To the north, a building of intermediate age houses two Masonic lodges, Minnehaha Lodge #165 and Cateract Lodge #2. The datestone visible to the left of the entryway dates the building to 1954, which it translates as “A.L. 5954.” I learn something new every time I walk, in this case, that the Freemasons use an alternative year-numbering scheme, Anno Lucis. Like the Jewish calendar, it is intended to reflect the Biblical chronology of creation, but rather than using lunar months, it is synchronized to the ordinary Gregorian calendar with a fixed offset of 4000 years.

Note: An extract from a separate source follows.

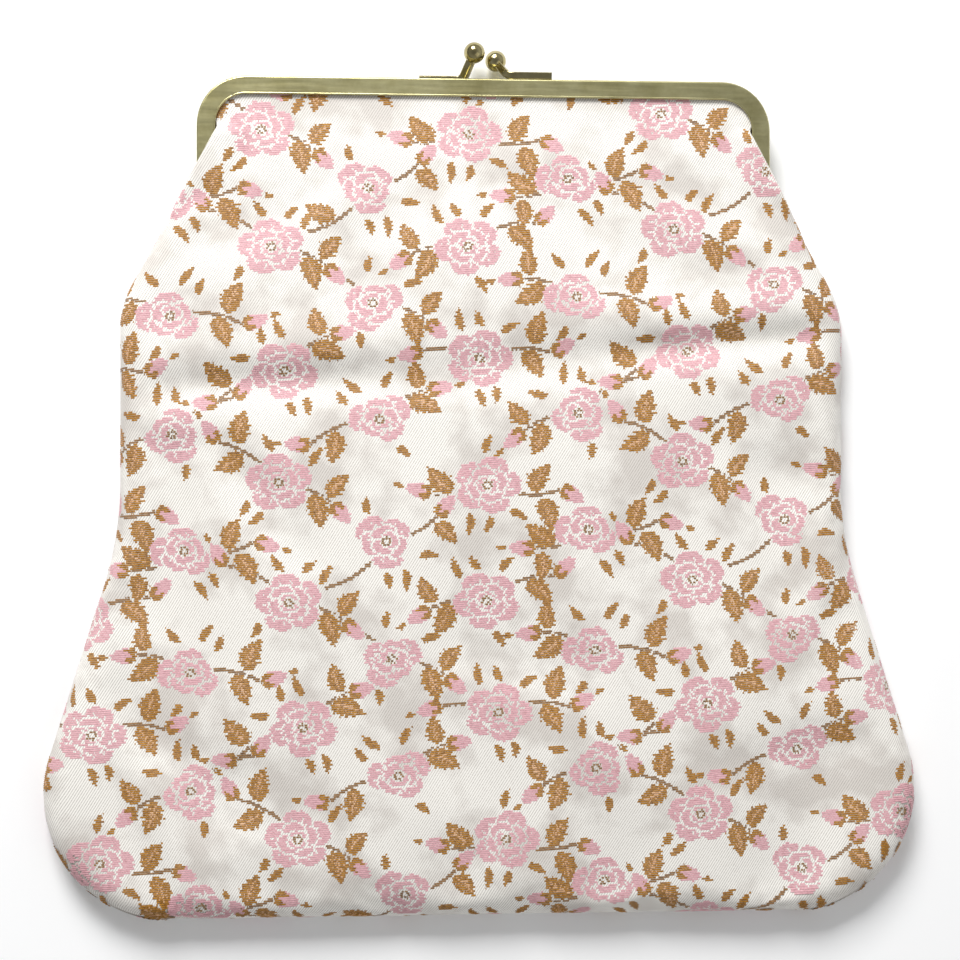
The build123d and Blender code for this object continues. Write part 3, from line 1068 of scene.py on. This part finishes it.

After returning to 50th Street on Bloomington Avenue and then walking the 5000 and 5100 blocks of 15th, 14th, and 13th Avenues, I encountered a church building on the northwest corner of 13th Avenue and 52nd Street. Historically the home of Edgewater Methodist Episcopal Church (more recently Edgewater Emmanuel United Methodist Church), it now houses New Creation Ministries Church of God in Christ (COGIC). The oldest part of the building dates from 1934, though there were later additions.
The next northward zig (or zag), on 12th Avenue, had the distinction of again ending with a bridge over Minnehaha Creek, the only one in this neighborhood that isn’t on an arterial, ex-streetcar avenue (Chicago, Bloomington, Cedar). Somewhat south of the bridge, one of the hillside houses on the east side of the avenue features a colorful mosaic lamppost. On the west side, the house on the southwest corner with 50th Street was temporary home to an artists’ boutique.
By following 50th Street along the creek and into its confluence with 51st Street, I was able to return to my starting point at 51st and Chicago. Just as I was getting there, I was surprised to see a number of large birds roosting in a tree. To my uneducated eyes, they looked like turkey vultures, but more knowledgable friends tell me that they likely were wild turkeys—turkey vultures would likely have moved south by now. I didn’t have a good sightline through the branches and wasn’t able to get a decent photo.